§ **Brief**:
Set down each line from the one containing "Turn this picture" to the one containing "Driving dimensions: lengths", inclusive, exactly as written and with nothing further.

§ **Source data**:
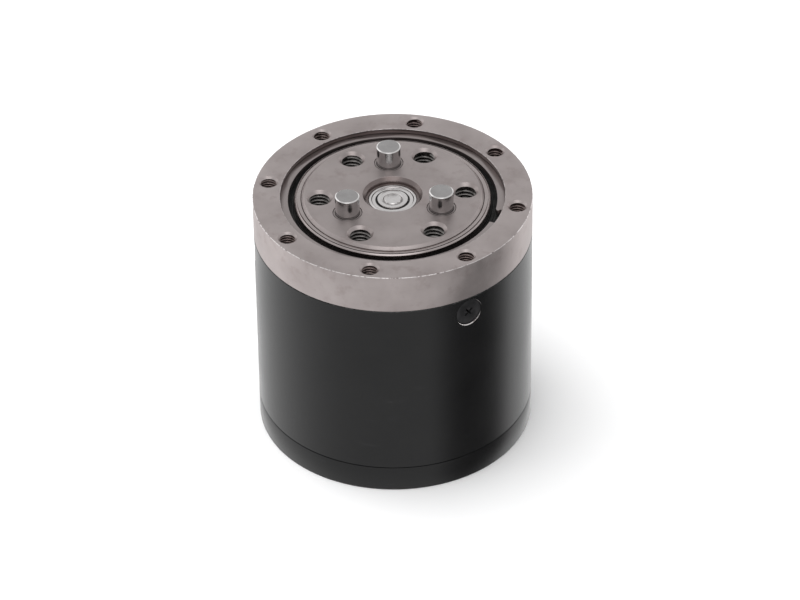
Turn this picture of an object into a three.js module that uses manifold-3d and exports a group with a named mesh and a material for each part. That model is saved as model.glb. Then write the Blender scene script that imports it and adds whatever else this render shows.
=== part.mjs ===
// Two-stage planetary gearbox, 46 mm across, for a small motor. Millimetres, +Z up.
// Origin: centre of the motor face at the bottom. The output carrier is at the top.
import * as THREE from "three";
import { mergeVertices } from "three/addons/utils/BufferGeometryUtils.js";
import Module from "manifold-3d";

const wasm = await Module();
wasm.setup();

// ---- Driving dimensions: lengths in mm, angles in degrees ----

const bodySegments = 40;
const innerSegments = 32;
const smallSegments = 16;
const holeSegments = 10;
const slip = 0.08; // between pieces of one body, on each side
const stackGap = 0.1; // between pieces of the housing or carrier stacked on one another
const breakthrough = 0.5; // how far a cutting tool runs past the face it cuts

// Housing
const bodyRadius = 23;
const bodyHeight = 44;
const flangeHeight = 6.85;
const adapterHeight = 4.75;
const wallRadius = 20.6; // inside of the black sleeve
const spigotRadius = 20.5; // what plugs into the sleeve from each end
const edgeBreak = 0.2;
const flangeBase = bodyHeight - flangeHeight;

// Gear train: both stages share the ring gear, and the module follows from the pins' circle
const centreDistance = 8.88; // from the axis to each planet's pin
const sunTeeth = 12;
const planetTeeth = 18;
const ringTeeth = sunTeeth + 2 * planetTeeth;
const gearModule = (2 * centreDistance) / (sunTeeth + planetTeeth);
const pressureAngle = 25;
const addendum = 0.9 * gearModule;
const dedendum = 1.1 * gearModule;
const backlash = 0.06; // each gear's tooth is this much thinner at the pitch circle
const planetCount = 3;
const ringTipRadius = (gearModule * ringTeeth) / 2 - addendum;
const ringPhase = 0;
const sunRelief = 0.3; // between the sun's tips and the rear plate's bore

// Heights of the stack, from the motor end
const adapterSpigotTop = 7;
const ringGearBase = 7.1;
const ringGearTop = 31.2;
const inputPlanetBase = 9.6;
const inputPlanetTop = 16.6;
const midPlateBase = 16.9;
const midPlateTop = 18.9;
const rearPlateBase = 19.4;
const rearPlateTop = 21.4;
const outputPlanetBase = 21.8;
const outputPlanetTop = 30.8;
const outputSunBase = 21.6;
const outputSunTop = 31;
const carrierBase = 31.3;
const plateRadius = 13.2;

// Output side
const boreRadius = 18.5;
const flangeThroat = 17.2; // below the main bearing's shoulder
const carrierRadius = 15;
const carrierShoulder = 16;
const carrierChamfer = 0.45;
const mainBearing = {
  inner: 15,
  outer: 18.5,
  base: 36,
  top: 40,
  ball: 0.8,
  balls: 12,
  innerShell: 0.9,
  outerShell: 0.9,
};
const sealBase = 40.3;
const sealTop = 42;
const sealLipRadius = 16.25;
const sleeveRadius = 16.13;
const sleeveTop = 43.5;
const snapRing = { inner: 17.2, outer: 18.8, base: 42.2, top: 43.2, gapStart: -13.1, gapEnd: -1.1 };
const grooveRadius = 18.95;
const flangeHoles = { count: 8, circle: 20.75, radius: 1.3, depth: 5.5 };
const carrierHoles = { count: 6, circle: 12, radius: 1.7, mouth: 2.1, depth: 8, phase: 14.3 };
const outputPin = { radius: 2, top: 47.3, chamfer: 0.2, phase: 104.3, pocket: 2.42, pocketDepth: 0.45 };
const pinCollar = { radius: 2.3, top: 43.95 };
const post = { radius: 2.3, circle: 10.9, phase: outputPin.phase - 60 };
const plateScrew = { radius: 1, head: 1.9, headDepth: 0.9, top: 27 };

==

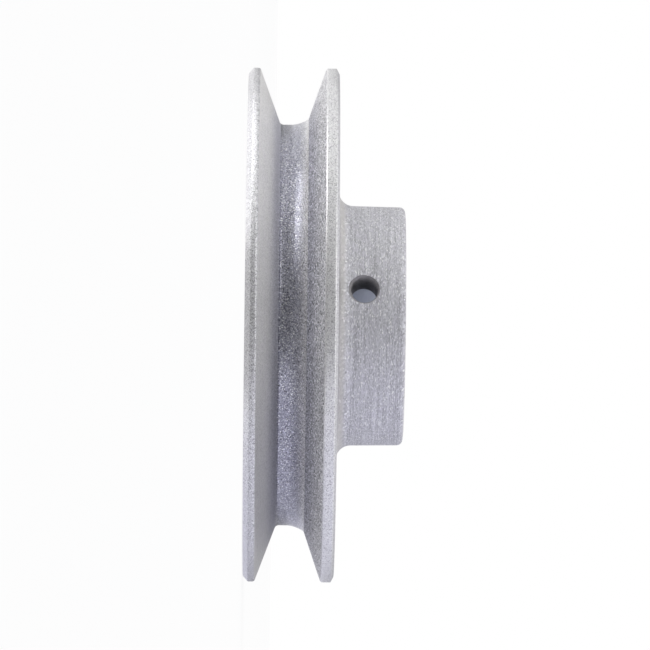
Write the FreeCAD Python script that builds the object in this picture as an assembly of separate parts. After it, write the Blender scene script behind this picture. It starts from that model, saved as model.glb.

==

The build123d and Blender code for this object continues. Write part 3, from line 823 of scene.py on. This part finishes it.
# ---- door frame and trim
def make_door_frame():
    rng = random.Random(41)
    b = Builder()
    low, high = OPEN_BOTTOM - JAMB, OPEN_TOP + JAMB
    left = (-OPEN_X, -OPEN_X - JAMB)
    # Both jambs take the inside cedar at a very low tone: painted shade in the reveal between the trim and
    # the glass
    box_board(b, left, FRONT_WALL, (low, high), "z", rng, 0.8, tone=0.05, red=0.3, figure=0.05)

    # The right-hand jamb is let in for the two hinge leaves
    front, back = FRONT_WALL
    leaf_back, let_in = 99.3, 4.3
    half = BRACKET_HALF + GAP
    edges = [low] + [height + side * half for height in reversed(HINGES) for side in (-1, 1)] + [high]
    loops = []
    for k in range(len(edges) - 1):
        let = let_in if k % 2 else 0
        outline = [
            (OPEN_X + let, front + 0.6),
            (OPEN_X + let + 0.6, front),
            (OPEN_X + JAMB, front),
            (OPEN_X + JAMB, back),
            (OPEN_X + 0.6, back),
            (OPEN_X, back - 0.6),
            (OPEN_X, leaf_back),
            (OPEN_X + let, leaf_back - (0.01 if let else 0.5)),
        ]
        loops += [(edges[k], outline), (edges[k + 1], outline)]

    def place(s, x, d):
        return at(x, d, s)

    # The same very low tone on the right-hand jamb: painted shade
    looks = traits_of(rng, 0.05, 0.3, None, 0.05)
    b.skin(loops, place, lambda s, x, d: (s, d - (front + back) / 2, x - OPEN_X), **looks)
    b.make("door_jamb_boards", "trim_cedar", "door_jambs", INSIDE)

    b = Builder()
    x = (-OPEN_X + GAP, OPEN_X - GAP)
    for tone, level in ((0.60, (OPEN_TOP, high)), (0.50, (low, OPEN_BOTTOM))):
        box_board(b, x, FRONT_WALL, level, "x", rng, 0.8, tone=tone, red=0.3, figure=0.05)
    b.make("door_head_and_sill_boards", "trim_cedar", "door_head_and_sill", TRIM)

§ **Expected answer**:
Turn this picture of an object into a three.js module that uses manifold-3d and exports a group with a named mesh and a material for each part. That model is saved as model.glb. Then write the Blender scene script that imports it and adds whatever else this render shows.
=== part.mjs ===
// Two-stage planetary gearbox, 46 mm across, for a small motor. Millimetres, +Z up.
// Origin: centre of the motor face at the bottom. The output carrier is at the top.
import * as THREE from "three";
import { mergeVertices } from "three/addons/utils/BufferGeometryUtils.js";
import Module from "manifold-3d";

const wasm = await Module();
wasm.setup();

// ---- Driving dimensions: lengths in mm, angles in degrees ----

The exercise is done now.